Bird flu research to be published in full
Two studies reporting what makes the H5N1 bird flu virus transmissible in mammals should be published fully, with no details left out, say flu experts meeting at the World Health Organisation in Geneva.
They say the benefits to public health outweigh the risks of bioterrorism, but they concede that publication should be delayed so scientists can “engage in public communication” aimed at preventing “unnecessary anxiety”.
The decision to publish comes just a few short weeks after the National Science Advisory Board for Biosecurity (NSABB), the US’s top biosecurity panel, asked these virologists not to publish the research in detail.
The NSABB worried that bioterrorists would use the information to make dangerous, transmissible H5N1 – or that other, less careful researchers would repeat the work and let the virus get away.
Why the difference? The researchers themselves have always wanted to publish without restriction, and of the 22 people who met in Geneva, fully half were leading flu researchers, and none of the rest were biosecurity experts concerned with bioterrorism.
Lightning rod
But it wasn’t just a matter of researchers representing their own interests. Unlike the US panel, the Geneva group included public health experts from Indonesia and Vietnam, where people are dying of H5N1 and the virus is actively evolving. The chair of the censorship-favouring US panel, Paul Keim of Northern Arizona University in Flagstaff, was also part of this agreement, which the WHO describes as unanimous.
The issue has become a lightning rod for debate because the only thing standing between H5N1 bird flu, which infects birds in half a dozen countries in Asia and in Egypt, and a nasty pandemic is that the virus is hard for humans to catch. But we now know it can it become easily transmissible, in mammals anyway. Last year two labs created versions of the flu that transmits fine in ferrets, the best stand-ins for people.
Most worryingly, one of the labs, in Rotterdam, the Netherlands, discovered that as few as five mutations made H5N1 as catchable as ordinary flu, while remaining as lethal as bird flu is now – and it kills around half the people who get it. This, says Keiji Fukuda, the WHO official who chaired today’s meeting in Geneva, “changed our perception of the risk from H5N1”.
Need-to-know basis
The two papers were submitted last year to the journals Nature and Science. US authorities – because the US National Agency for Allergy and Infectious Disease funded the work – sounded the alarm over fears that the Rotterdam work, especially, would provide a weapon to bioterrorists.

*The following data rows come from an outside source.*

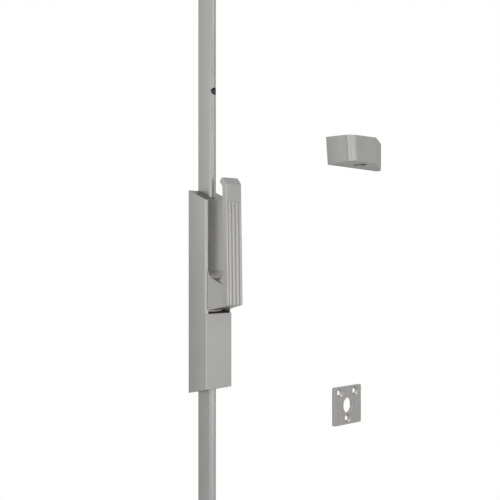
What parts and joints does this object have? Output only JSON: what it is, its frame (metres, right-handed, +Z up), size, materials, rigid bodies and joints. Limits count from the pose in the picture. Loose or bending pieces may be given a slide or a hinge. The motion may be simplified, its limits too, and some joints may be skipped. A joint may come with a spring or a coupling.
{
  "type": "cremone bolt",
  "caption": "Surface-mounted cremone bolt: a slim case with a grooved swing lever drives an upper and a lower bolt rod, with a top keeper and a floor plate.",
  "frame": {"origin": "centre of the case's back face, on the door face", "axes": "+Z up along the rods, -Y out into the room, +X to the right seen from the room"},
  "size_m": [0.2805, 0.044, 0.9],
  "materials": {
    "painted": "satin silver-grey powder coat",
    "bare_steel": "brushed, uncoated",
    "nylon": "moulded nylon"
  },
  "bodies": {
    "case": {"case": "painted", "back_plate": "bare_steel", "plate_screws": "bare_steel", "hinge_pin": "bare_steel", "hinge_washers": "bare_steel", "pinion_shaft": "bare_steel", "pinion_clip": "bare_steel", "top_guide": "nylon", "bottom_guide": "nylon", "keeper": "painted", "floor_plate": "bare_steel"},
    "lever": {"lever": "painted", "lever_gear": "bare_steel", "gear_dowel": "bare_steel"},
    "lower_bolt": {"lower_rack": "bare_steel", "lower_rod": "painted", "lower_coupling_pin": "bare_steel", "lower_tip": "bare_steel", "lower_tip_pin": "bare_steel"},
    "upper_bolt": {"upper_rack": "bare_steel", "upper_rod": "painted", "upper_coupling_pin": "bare_steel", "upper_tip": "bare_steel", "upper_tip_pin": "bare_steel"},
    "pinion": {"pinion": "bare_steel"}
  },
  "joints": [
    {"name": "lever_hinge", "type": "hinge", "parent": "case", "child": "lever", "pos_m": [0, -0.018, -0.021], "axis": [1, 0, 0], "range_deg": [0, 85]},
    {"name": "lower_slide", "type": "slide", "parent": "case", "child": "lower_bolt", "axis": [0, 0, 1], "range_m": [0, 0.01484]},
    {"name": "upper_slide", "type": "slide", "parent": "case", "child": "upper_bolt", "axis": [0, 0, -1], "range_m": [0, 0.01484]},
    {"name": "pinion_spin", "type": "hinge", "parent": "case", "child": "pinion", "pos_m": [0, -0.0045, 0.018], "axis": [0, 1, 0], "range_deg": [0, 141.7]}
  ],
  "couplings": [
    {"joint": "lower_slide", "follows": "lever_hinge", "m_per_rad": 0.01},
    {"joint": "upper_slide", "follows": "lever_hinge", "m_per_rad": 0.01},
    {"joint": "pinion_spin", "follows": "lever_hinge", "ratio": 1.6667}
  ]
}
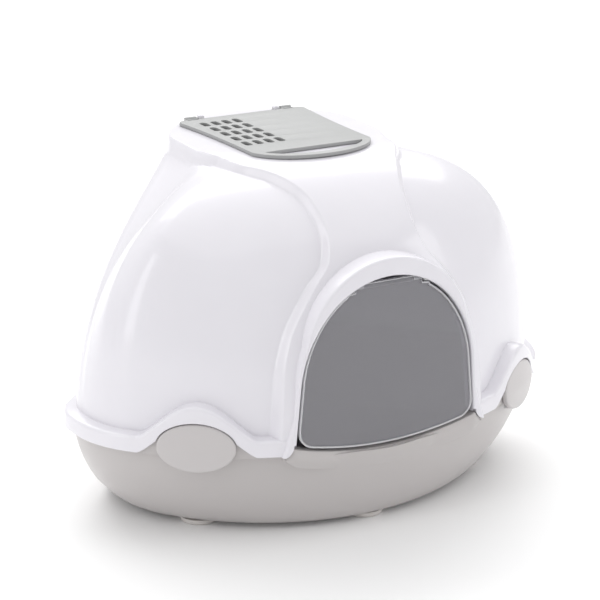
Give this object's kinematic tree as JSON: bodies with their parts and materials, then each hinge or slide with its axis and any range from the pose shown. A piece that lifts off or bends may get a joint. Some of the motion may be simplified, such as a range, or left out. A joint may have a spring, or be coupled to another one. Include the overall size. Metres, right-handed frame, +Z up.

The NSABB met in Washington DC and in December asked that the work not be published in full, keeping the methods used to make the virus, and the mutations that made it nasty, under wraps.
The journals said they would accept this, as long as some mechanism could be found to get that information to people who needed it – notably scientists handling H5N1 and public health authorities in countries with the virus, both of whom need to watch for those mutations.
Data minders
“Now that we know how easy it is for this virus to mutate [and] to spread in aerosols, there’s every reason to suspect that in the natural environment this virus will emerge,” says Bruce Alberts, editor of Science, speaking about the Geneva meeting on Friday at the American Association for the Advancement of Science meeting in Vancouver, Canada. “This is a tremendous opportunity to mobilise resources to protect against a pandemic. The information has to be made open so that this research can be done rapidly.”
Finding a way to make it available, without publishing openly in the journals, was what the flu researchers had been trying to work out in Geneva over the last two days.
They gave up. There was no way, said Fukuda, to do this in a short time. “Who holds the sensitive information?” he said in a teleconference with reporters on Friday. “Who decides under what conditions to release it?”
In other words, should the US funders of the work decide who gets the withheld details? Or the American and British journal publishers? Must the poorer countries at risk from H5N1 depend on British and American largesse for data vital to protecting themselves, after they supplied the viruses with which the research was done in the first place? The political sensitivity of the issue may have carried more weight in Geneva than it did in Washington.
Weighing the risks
In addition, the researchers discount the possibility of a bioterrorist making the virus. “It’s just too difficult for more than a few labs to do it,” says Ab Osterhaus, head of the Rotterdam lab.
“What is the chance of a terrorist producing this virus? You have to be a pretty sophisticated scientist,” agrees Alberts. The advantages of keeping scientific details from putative bioterrorists, he said, must be weighed against the advantages of working on vaccines, which “can be done more rapidly in an open environment”.
Questions of bioterror are one thing. Making sure further work with the virus is done safely is another. The world’s top flu labs recently agreed to a voluntary moratorium on the research until late March, while those issues are discussed.
Fukuda says the moratorium will be extended, while the WHO convenes another meeting with biosafety experts to discuss ways to take the research forward safely. “This may be a case where we limit the number of labs working on the virus, so we limit the chance of the virus escaping,” says Alberts.